One of the leading UK cases is King v Bristow Helicopters Ltd [2002] UKHL 7 in which the House of Lords considered whether a mental injury with no accompanying physical injury could fall within the scope of Article 17. The House of Lords found that a psychiatric condition developed by a passenger as a result of an air accident did not fall within the definition of ‘bodily injury’ but if the passenger could demonstrate a physical symptom (for example, a peptic ulcer or physical changes to the brain’s structure, as in these cases), then Article 17 would have been satisfied.

Conclusion

The Advocate General’s Opinion does seem to recognise that some of the leading cases in this area were decided 20 – 30 years ago and indeed part of his rationale focuses on the importance of mental health in modern society. The Opinion is not binding on the ECJ but the Court does generally follow such Opinions so it will be worth keeping an eye out for that judgment once handed down.
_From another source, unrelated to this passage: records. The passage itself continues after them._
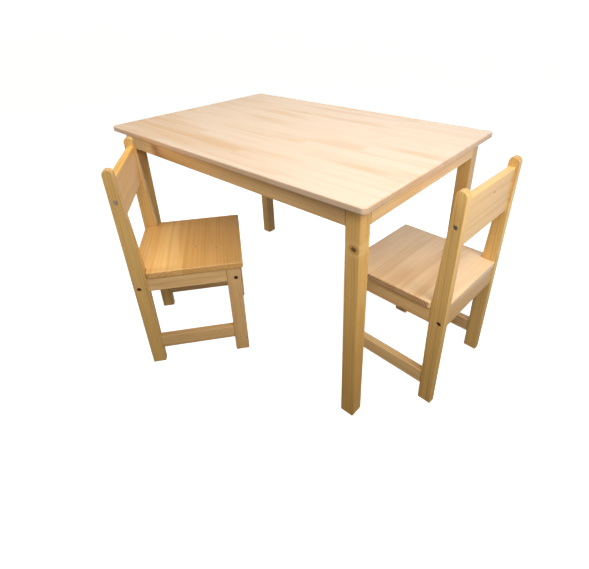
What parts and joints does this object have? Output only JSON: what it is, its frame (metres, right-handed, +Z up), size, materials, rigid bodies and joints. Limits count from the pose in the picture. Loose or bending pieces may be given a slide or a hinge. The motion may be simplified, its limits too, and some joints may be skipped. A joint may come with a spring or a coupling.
{
  "type": "kids table and chairs",
  "caption": "Low rectangular pine table with a framed top on square legs, and matching small chairs with round-topped posts, board seats and board backs.",
  "frame": {"origin": "middle of the whole set's footprint (table and chairs as they stand), on the floor", "axes": "+X along the table's long side, towards the chair at its short end; +Y across the table, away from the chair at its long side; +Z up"},
  "size_m": [1.021, 0.7968, 0.575],
  "materials": {
    "top_pine": "clear satin lacquer over edge-glued pale pine",
    "frame_pine": "clear satin lacquer over honey pine",
    "seat_pine": "clear satin lacquer over edge-glued pine",
    "block_pine": "bare sawn pine",
    "black_steel": "blackened steel, satin",
    "zinc_steel": "bright zinc plate"
  },
  "bodies": {
    "table": {"table_top": "top_pine", "table_apron_front": "frame_pine", "table_apron_back": "frame_pine", "table_apron_left": "frame_pine", "table_apron_right": "frame_pine", "table_leg_front_left": "frame_pine", "corner_block_front_left": "block_pine", "hanger_bolt_front_left": "zinc_steel", "hanger_nut_front_left": "zinc_steel", "table_leg_front_right": "frame_pine", "corner_block_front_right": "block_pine", "hanger_bolt_front_right": "zinc_steel", "hanger_nut_front_right": "zinc_steel", "table_leg_back_left": "frame_pine", "corner_block_back_left": "block_pine", "hanger_bolt_back_left": "zinc_steel", "hanger_nut_back_left": "zinc_steel", "table_leg_back_right": "frame_pine", "corner_block_back_right": "block_pine", "hanger_bolt_back_right": "zinc_steel", "hanger_nut_back_right": "zinc_steel"},
    "chair_left": {"chair_left_seat": "seat_pine", "chair_left_backrest": "seat_pine", "chair_left_front_rail": "frame_pine", "chair_left_back_rail": "frame_pine", "chair_left_back_post_left": "frame_pine", "chair_left_front_leg_left": "frame_pine", "chair_left_seat_rail_left": "frame_pine", "chair_left_stretcher_left": "frame_pine", "chair_left_front_rail_bolt_left": "black_steel", "chair_left_back_rail_bolt_left": "black_steel", "chair_left_backrest_screw_left": "black_steel", "chair_left_back_post_right": "frame_pine", "chair_left_front_leg_right": "frame_pine", "chair_left_seat_rail_right": "frame_pine", "chair_left_stretcher_right": "frame_pine", "chair_left_front_rail_bolt_right": "black_steel", "chair_left_back_rail_bolt_right": "black_steel", "chair_left_backrest_screw_right": "black_steel"},
    "chair_right": {"chair_right_seat": "seat_pine", "chair_right_backrest": "seat_pine", "chair_right_front_rail": "frame_pine", "chair_right_back_rail": "frame_pine", "chair_right_back_post_left": "frame_pine", "chair_right_front_leg_left": "frame_pine", "chair_right_seat_rail_left": "frame_pine", "chair_right_stretcher_left": "frame_pine", "chair_right_front_rail_bolt_left": "black_steel", "chair_right_back_rail_bolt_left": "black_steel", "chair_right_backrest_screw_left": "black_steel", "chair_right_back_post_right": "frame_pine", "chair_right_front_leg_right": "frame_pine", "chair_right_seat_rail_right": "frame_pine", "chair_right_stretcher_right": "frame_pine", "chair_right_front_rail_bolt_right": "black_steel", "chair_right_back_rail_bolt_right": "black_steel", "chair_right_backrest_screw_right": "black_steel"}
  },
  "joints": [
    {"name": "chair_left_slide", "type": "slide", "parent": "table", "child": "chair_left", "axis": [0.6157, 0.788, 0], "range_m": [-0.3, 0.012]},
    {"name": "chair_right_slide", "type": "slide", "parent": "table", "child": "chair_right", "axis": [-0.9984, 0.0558, 0], "range_m": [-0.3, 0.075]}
  ]
}
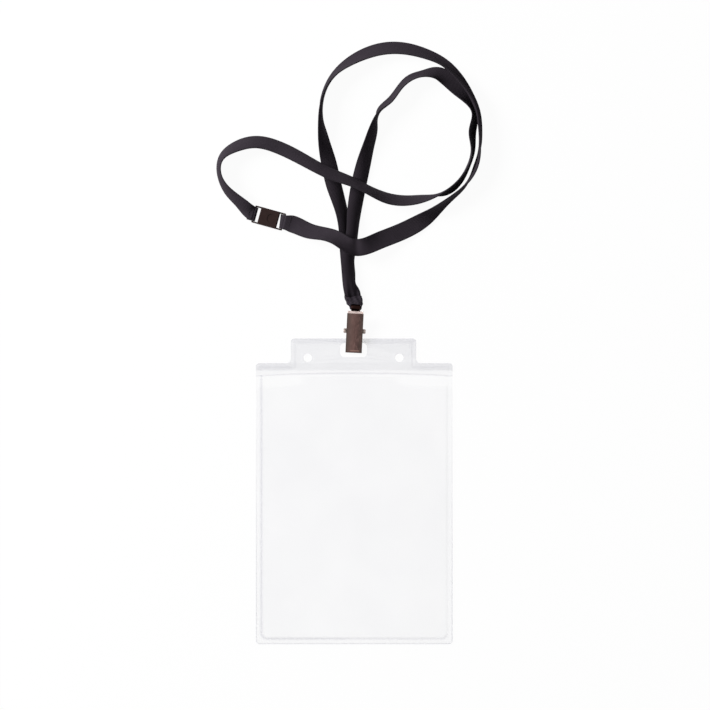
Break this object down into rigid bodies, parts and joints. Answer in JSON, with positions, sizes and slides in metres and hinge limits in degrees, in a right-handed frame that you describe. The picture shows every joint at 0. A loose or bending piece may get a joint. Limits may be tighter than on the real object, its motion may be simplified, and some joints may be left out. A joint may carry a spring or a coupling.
{
  "type": "id badge wallet",
  "caption": "Clear soft film wallet for a badge card, hung by a sprung toothed clip from a flat woven neck strap with a breakaway buckle.",
  "frame": {"origin": "middle of the wallet's rear face, halfway up its height with the tab", "axes": "+X across the wallet to the right, +Y up its length towards the clip, +Z out of its front, with the wallet lying on its back"},
  "size_m": [0.1522, 0.3458, 0.014],
  "materials": {
    "clear_film": "clear, glossy",
    "plated_steel": "dark nickel plate, worn",
    "spring_steel": "plain",
    "strap": "woven, matt",
    "buckle": "satin"
  },
  "bodies": {
    "wallet": {"rear_sheet": "clear_film", "pocket_sheet": "clear_film", "header_sheet": "clear_film", "clip_jaw": "plated_steel", "clip_pin": "plated_steel", "clip_spring": "spring_steel"},
    "lever": {"clip_lever": "plated_steel"},
    "lanyard": {"strap_bight": "strap", "strap_long": "strap", "strap_short": "strap", "strap_fold_socket": "strap", "buckle_socket": "buckle"},
    "plug": {"buckle_plug": "buckle", "strap_fold_plug": "strap"}
  },
  "joints": [
    {"name": "lever_hinge", "type": "hinge", "parent": "wallet", "child": "lever", "pos_m": [0.00021, 0.09209, 0.0029], "axis": [-0.9988, 0.0488, 0], "range_deg": [0, 24], "stiffness_Nm_per_rad": 0.06, "springref_deg": -34.38, "deforming": ["clip_spring"]},
    {"name": "lanyard_swing", "type": "hinge", "parent": "wallet", "child": "lanyard", "pos_m": [0.00087, 0.10547, 0.002], "axis": [0.9988, -0.0488, 0], "range_deg": [0, 90]},
    {"name": "buckle_release", "type": "slide", "parent": "lanyard", "child": "plug", "axis": [-0.9636, 0.2672, 0], "range_m": [0, 0.008], "deforming": ["strap_short"]}
  ]
}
One of the key concerns at the time of drafting Article 17 was the wish to prevent fraudulent compensation claims for mental injury, which was felt to be vague and difficult to prove. The Opinion attempts to dispel these concerns given two important caveats which must be proven by a passenger: (a) the mental injury must be established by a medical expert report; and (b) it must require medical treatment. The burden of proof is on the passenger and this, it is said, should guard against any fraudulent claims. Nevertheless, airlines and their insurers will be aware that this would be a further consumer-friendly development. Historically, courts deciding Montreal Convention cases have frequently followed a similar approach on issues of this nature, and it could result in re-litigation of this issue in other countries. We will report further in due course.